(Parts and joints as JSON)
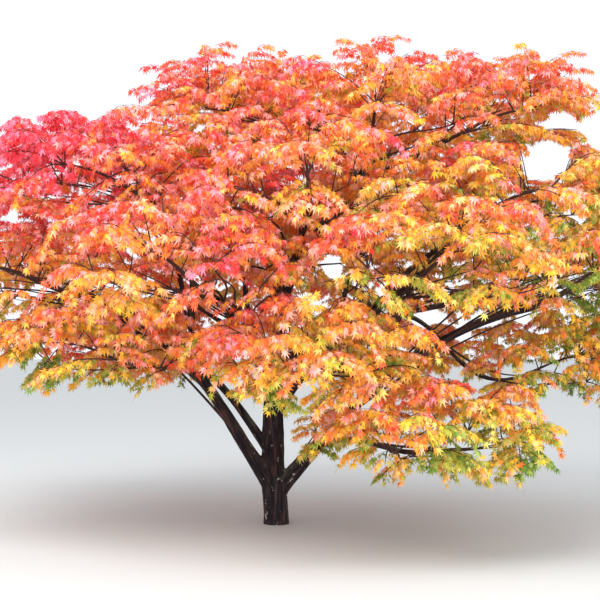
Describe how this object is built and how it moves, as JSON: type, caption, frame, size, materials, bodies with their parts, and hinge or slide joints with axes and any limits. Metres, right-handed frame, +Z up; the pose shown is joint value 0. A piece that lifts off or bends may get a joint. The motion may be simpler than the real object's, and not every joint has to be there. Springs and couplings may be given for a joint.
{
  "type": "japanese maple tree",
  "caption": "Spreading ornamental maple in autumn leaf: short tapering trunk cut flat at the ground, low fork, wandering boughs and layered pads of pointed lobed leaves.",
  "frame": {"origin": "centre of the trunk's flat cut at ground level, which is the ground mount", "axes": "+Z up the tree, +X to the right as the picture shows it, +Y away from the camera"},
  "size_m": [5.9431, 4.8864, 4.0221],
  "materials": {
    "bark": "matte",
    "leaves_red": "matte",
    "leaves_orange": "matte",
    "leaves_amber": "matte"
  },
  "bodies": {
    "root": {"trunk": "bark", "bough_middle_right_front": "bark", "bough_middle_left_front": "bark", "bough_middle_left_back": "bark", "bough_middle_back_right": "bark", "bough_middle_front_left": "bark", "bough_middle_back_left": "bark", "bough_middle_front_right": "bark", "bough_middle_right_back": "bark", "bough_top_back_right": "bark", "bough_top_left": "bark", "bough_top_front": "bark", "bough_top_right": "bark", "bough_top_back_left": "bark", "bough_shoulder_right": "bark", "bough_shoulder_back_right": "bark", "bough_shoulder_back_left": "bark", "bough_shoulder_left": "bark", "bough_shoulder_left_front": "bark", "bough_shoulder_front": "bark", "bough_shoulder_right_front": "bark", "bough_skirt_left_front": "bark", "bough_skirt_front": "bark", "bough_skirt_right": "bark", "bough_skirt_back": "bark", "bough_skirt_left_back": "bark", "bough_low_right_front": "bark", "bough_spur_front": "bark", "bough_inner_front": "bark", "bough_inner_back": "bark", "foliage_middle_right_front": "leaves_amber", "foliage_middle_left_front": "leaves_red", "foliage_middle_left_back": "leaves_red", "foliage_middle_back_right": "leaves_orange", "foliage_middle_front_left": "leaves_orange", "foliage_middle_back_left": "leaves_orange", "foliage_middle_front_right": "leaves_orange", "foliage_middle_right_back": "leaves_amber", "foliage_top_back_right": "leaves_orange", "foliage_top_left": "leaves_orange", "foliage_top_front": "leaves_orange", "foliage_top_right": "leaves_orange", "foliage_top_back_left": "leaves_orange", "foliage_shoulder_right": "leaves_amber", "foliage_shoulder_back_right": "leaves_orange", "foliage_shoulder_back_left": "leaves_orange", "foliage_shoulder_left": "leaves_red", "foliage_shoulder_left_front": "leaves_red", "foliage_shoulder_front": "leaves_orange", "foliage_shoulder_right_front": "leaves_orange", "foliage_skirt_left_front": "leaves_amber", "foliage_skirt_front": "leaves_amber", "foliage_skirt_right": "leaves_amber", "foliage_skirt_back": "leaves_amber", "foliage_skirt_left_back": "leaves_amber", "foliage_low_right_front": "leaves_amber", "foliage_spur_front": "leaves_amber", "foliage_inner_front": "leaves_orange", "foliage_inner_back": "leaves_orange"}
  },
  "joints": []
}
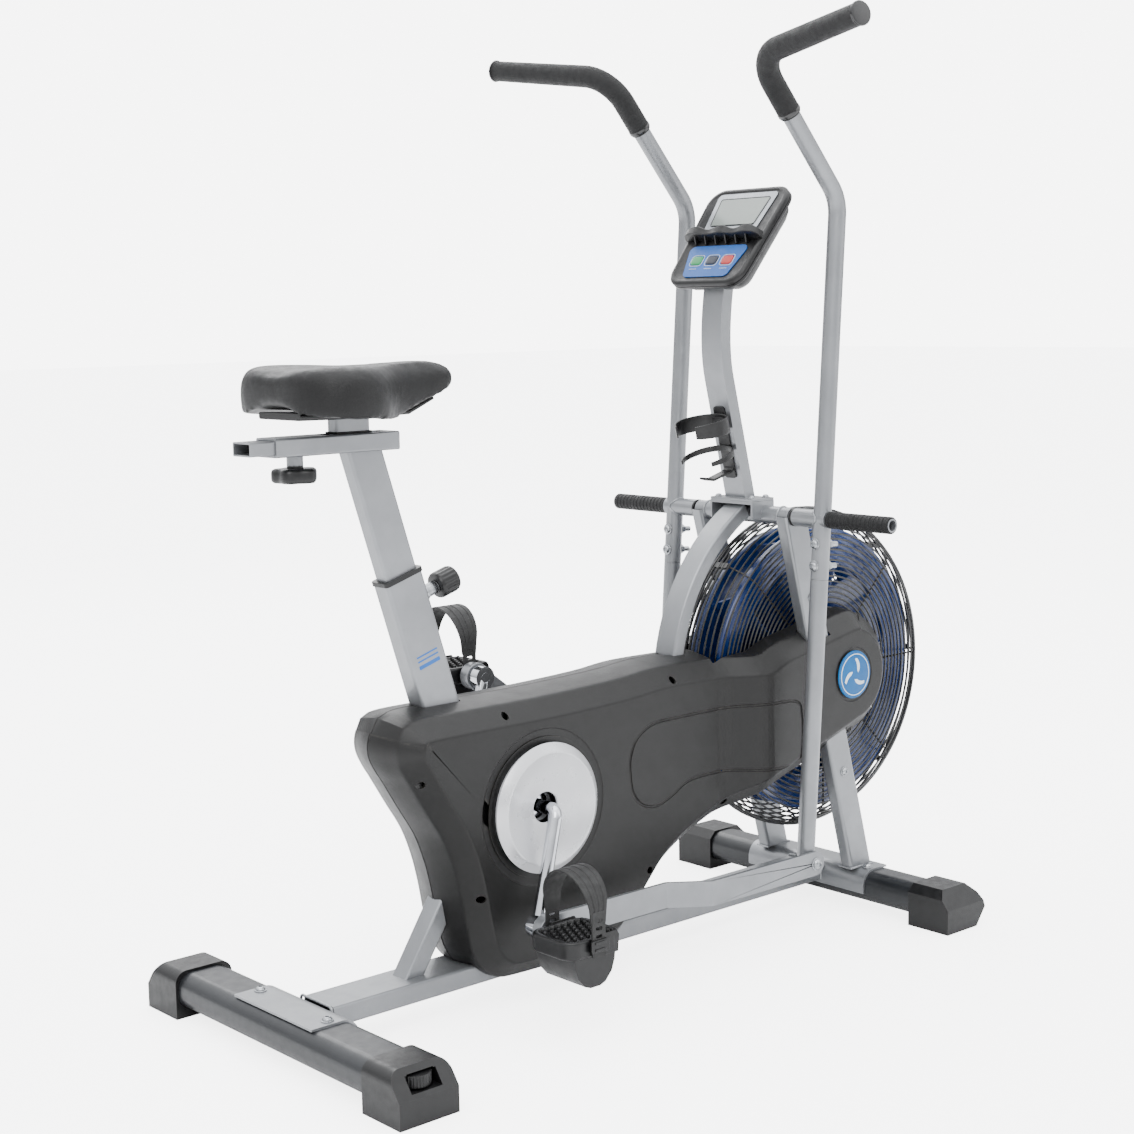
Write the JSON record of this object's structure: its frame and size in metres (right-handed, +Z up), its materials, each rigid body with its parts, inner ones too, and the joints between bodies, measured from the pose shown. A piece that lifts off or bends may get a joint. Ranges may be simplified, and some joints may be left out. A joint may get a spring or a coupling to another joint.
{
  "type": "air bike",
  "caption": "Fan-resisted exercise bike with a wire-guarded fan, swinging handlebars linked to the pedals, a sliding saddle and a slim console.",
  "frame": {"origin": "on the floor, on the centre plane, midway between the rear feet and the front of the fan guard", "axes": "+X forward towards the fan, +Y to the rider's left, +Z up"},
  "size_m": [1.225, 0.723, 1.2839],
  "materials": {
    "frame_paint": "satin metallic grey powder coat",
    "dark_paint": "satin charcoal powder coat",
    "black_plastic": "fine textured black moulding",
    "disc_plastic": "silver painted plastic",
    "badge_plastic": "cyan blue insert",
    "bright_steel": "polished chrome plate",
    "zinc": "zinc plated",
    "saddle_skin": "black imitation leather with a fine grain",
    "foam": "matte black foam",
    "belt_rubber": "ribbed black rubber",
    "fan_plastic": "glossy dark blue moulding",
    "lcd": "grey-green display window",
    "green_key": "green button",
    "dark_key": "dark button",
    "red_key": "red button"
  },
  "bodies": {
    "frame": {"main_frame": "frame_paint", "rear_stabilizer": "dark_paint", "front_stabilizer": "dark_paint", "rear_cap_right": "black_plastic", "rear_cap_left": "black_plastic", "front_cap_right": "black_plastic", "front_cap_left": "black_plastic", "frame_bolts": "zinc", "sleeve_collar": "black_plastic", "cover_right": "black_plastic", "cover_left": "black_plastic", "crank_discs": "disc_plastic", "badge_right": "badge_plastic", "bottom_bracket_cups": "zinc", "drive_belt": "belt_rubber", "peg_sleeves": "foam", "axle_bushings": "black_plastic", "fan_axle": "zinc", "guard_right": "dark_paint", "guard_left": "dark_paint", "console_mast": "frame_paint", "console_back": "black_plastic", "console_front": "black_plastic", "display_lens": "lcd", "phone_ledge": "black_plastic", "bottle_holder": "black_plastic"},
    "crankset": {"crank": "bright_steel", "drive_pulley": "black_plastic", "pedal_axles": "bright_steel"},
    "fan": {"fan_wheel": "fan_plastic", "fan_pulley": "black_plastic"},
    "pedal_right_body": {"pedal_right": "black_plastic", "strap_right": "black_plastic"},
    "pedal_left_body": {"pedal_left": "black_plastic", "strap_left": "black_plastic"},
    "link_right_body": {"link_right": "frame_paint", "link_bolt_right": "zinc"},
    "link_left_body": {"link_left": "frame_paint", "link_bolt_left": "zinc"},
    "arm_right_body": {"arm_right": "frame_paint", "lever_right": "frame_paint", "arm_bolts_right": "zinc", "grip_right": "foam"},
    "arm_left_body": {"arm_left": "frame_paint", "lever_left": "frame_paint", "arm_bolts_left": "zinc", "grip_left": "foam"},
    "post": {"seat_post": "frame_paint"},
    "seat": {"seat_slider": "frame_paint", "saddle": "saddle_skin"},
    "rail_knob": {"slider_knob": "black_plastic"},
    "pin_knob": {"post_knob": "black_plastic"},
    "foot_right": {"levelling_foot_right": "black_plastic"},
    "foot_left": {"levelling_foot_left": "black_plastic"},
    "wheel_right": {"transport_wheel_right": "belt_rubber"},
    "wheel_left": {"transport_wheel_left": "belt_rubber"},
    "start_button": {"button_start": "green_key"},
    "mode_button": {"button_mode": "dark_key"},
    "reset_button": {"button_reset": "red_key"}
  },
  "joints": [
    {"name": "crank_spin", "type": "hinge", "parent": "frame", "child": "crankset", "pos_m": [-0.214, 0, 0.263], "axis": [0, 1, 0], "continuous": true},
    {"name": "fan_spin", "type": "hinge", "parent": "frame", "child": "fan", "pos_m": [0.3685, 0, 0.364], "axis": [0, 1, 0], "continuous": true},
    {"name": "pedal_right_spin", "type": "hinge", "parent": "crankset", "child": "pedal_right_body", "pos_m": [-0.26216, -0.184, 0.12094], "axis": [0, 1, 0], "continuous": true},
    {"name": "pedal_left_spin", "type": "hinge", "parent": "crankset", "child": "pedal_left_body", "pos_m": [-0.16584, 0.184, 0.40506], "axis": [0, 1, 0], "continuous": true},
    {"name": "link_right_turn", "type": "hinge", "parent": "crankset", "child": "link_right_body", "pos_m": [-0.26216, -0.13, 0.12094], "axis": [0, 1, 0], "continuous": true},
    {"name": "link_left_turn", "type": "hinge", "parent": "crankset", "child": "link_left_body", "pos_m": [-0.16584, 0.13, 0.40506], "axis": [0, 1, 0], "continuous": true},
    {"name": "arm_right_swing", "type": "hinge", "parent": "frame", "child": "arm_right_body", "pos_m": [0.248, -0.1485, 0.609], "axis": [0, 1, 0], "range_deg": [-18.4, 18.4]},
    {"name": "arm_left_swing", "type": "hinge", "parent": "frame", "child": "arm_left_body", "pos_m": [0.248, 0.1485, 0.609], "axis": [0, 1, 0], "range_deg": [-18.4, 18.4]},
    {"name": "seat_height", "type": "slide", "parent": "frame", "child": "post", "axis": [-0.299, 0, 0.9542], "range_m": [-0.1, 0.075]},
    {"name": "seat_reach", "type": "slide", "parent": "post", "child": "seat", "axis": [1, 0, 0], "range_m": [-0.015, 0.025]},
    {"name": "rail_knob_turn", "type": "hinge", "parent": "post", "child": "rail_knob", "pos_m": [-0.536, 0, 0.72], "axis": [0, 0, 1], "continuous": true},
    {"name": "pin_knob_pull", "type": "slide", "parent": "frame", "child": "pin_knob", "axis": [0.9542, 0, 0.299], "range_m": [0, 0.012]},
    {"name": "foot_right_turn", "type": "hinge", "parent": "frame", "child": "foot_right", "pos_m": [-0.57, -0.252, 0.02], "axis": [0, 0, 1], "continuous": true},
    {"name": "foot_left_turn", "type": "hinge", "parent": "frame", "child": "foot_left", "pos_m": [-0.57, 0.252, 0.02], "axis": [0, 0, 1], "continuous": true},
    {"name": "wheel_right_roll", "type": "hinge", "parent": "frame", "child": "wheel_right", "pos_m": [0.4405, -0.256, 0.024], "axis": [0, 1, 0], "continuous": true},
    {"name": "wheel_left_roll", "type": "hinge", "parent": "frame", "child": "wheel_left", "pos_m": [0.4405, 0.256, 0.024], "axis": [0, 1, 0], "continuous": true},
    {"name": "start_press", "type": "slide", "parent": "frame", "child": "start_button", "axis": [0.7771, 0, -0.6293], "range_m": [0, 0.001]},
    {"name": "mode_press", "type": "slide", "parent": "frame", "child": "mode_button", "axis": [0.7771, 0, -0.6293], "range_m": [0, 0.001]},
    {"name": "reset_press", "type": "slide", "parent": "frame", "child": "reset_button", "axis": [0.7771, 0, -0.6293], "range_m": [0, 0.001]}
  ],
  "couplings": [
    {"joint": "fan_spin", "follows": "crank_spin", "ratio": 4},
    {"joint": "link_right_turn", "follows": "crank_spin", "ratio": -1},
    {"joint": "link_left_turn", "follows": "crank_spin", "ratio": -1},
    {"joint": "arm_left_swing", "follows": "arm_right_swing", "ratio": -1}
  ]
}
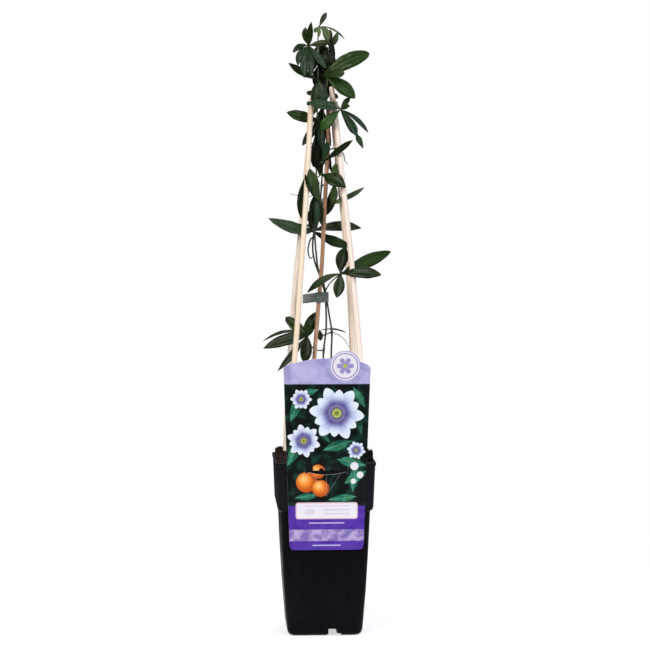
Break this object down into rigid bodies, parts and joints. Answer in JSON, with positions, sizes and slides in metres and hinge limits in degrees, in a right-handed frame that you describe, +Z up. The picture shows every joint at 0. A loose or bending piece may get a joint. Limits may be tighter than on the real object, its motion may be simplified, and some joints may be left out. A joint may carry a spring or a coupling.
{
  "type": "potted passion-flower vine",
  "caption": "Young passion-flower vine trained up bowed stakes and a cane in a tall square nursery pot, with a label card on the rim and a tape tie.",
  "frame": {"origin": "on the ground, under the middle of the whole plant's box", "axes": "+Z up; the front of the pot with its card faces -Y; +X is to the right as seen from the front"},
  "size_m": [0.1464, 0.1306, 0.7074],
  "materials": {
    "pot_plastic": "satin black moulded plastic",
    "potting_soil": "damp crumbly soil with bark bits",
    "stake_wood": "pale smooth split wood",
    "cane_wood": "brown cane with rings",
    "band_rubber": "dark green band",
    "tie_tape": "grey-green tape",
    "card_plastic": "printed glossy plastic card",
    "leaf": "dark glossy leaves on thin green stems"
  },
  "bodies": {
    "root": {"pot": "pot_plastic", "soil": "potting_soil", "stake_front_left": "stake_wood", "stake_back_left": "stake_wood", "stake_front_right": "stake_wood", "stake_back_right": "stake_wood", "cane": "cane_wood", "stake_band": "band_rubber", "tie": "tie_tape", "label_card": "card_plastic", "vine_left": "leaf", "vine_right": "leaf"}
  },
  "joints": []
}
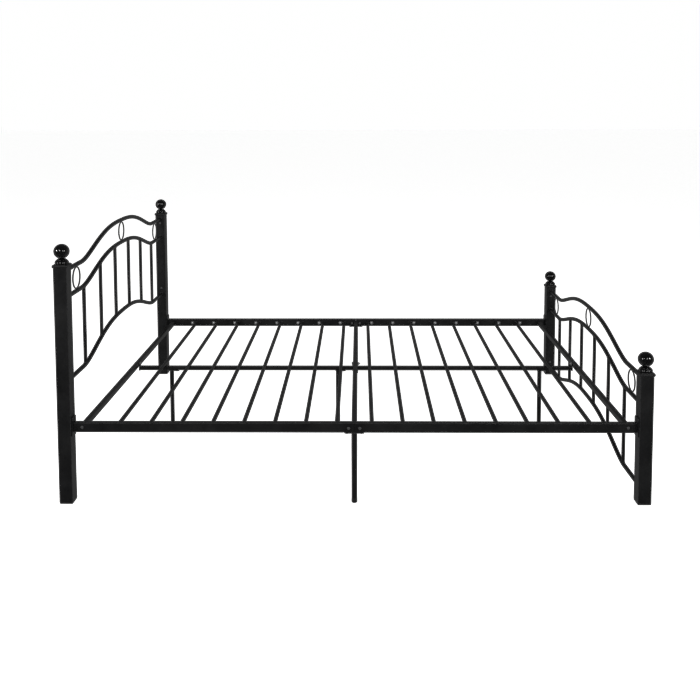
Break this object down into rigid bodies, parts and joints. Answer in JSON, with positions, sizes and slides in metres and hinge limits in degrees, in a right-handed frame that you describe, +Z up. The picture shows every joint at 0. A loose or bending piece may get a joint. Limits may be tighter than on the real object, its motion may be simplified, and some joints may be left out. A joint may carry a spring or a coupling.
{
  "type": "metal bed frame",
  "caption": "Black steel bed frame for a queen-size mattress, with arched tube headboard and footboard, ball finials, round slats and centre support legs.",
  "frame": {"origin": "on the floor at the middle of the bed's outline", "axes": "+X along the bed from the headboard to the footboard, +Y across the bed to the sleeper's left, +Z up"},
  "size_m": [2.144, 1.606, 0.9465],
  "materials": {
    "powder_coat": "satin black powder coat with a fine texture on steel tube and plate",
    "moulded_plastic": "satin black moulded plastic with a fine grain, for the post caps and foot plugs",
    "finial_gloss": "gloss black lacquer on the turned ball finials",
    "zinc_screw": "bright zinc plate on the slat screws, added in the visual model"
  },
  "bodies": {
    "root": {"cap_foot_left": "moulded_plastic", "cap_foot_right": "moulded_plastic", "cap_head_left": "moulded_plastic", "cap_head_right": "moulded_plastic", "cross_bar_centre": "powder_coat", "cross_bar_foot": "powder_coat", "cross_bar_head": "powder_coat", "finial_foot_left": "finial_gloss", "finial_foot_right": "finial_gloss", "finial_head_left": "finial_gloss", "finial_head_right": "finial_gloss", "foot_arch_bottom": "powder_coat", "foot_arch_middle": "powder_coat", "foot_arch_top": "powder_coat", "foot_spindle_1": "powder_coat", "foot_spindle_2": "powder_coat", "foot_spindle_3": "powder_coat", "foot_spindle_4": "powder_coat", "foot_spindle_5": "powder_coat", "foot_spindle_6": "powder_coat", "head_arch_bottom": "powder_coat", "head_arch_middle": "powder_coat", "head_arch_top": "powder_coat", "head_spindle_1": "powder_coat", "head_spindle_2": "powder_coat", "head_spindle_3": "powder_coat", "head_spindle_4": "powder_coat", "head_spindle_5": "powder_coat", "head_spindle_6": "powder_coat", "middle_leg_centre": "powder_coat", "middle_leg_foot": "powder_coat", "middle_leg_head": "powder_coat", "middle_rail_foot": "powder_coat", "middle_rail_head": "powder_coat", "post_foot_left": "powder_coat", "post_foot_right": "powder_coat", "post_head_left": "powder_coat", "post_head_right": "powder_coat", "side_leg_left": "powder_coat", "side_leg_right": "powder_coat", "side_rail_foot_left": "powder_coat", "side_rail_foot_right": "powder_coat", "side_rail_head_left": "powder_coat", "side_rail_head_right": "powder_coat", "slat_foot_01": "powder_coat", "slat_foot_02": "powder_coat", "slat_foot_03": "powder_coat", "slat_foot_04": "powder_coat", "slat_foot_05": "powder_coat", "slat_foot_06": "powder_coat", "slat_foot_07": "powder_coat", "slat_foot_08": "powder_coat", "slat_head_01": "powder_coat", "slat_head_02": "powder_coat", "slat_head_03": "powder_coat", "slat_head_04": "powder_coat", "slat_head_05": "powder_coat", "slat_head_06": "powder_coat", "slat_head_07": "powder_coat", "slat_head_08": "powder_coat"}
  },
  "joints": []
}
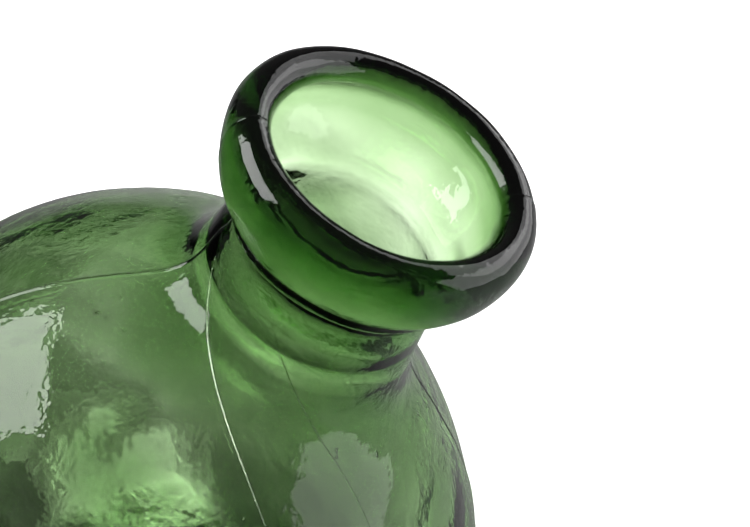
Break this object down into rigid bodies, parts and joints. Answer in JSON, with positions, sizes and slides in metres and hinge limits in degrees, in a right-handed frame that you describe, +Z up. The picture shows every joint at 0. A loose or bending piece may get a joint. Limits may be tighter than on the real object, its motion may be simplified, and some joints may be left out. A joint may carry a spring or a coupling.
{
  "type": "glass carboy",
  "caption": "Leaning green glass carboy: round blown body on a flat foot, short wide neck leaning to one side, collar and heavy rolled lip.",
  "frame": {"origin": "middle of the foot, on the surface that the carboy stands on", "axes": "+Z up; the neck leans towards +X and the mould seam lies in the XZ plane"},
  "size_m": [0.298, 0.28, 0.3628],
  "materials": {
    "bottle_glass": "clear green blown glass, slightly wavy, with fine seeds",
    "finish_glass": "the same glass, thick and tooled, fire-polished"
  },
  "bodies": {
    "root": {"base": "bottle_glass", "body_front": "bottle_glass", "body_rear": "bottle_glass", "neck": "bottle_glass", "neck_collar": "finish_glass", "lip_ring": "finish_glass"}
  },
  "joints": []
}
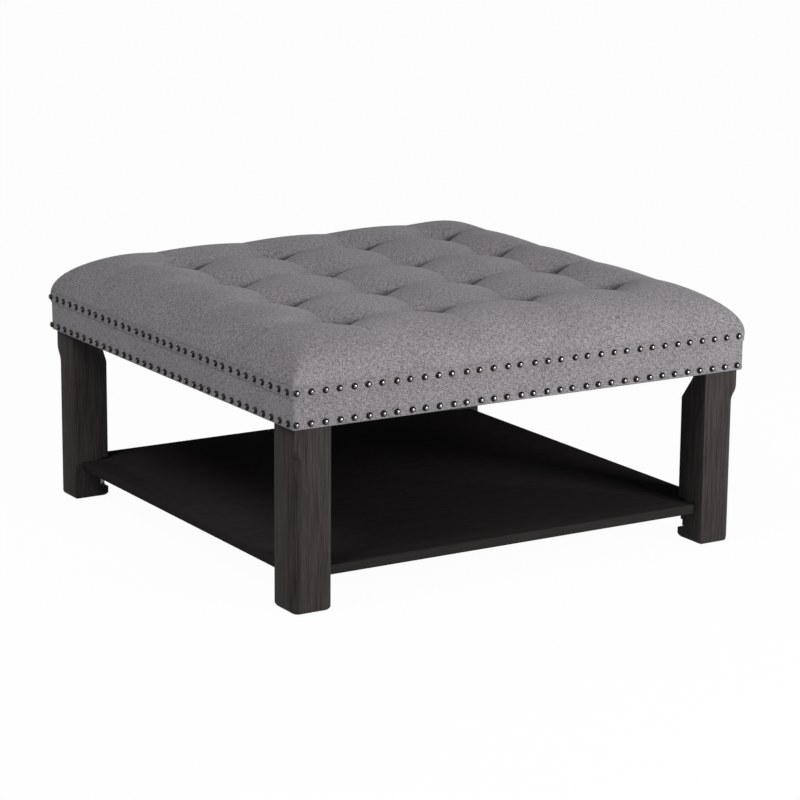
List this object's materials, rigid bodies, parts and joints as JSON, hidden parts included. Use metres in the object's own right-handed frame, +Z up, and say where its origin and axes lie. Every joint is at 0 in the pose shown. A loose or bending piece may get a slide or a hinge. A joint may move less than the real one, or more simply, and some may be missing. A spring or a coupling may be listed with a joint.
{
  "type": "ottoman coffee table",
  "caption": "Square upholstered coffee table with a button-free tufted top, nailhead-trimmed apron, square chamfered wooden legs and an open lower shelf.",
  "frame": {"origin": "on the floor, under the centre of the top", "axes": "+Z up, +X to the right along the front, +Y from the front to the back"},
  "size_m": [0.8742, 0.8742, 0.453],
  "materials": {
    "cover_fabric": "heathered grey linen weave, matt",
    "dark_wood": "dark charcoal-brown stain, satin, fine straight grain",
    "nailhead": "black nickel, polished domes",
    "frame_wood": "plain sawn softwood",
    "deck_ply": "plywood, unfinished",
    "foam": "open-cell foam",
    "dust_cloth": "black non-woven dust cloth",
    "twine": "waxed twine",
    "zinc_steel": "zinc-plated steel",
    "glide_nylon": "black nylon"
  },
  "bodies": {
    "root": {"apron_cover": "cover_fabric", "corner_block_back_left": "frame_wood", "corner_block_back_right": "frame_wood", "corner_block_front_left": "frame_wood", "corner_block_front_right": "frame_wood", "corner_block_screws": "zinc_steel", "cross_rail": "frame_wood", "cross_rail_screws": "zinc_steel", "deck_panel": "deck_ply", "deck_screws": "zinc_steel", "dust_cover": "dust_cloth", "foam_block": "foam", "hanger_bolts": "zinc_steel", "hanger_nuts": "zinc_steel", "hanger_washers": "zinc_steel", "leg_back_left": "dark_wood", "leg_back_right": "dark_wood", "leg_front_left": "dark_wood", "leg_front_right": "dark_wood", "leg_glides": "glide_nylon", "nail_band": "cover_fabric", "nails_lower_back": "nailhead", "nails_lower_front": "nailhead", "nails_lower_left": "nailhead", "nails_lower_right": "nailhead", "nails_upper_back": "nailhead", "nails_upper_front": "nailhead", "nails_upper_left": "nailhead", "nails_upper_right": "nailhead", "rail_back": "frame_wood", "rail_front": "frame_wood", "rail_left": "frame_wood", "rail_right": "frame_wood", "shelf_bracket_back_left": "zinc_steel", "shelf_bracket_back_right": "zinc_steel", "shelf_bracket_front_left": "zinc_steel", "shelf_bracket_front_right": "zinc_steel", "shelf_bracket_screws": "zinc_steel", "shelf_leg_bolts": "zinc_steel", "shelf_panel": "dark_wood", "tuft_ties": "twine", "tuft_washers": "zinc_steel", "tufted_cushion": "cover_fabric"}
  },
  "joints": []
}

Problem to solve: Go through the material and copy out every line with "lifts" in it.

Answer to the problem:
Describe how this object is built and how it moves, as JSON: type, caption, frame, size, materials, bodies with their parts, and hinge or slide joints with axes and any limits. Metres, right-handed frame, +Z up; the pose shown is joint value 0. A piece that lifts off or bends may get a joint. The motion may be simpler than the real object's, and not every joint has to be there. Springs and couplings may be given for a joint.
Write the JSON record of this object's structure: its frame and size in metres (right-handed, +Z up), its materials, each rigid body with its parts, inner ones too, and the joints between bodies, measured from the pose shown. A piece that lifts off or bends may get a joint. Ranges may be simplified, and some joints may be left out. A joint may get a spring or a coupling to another joint.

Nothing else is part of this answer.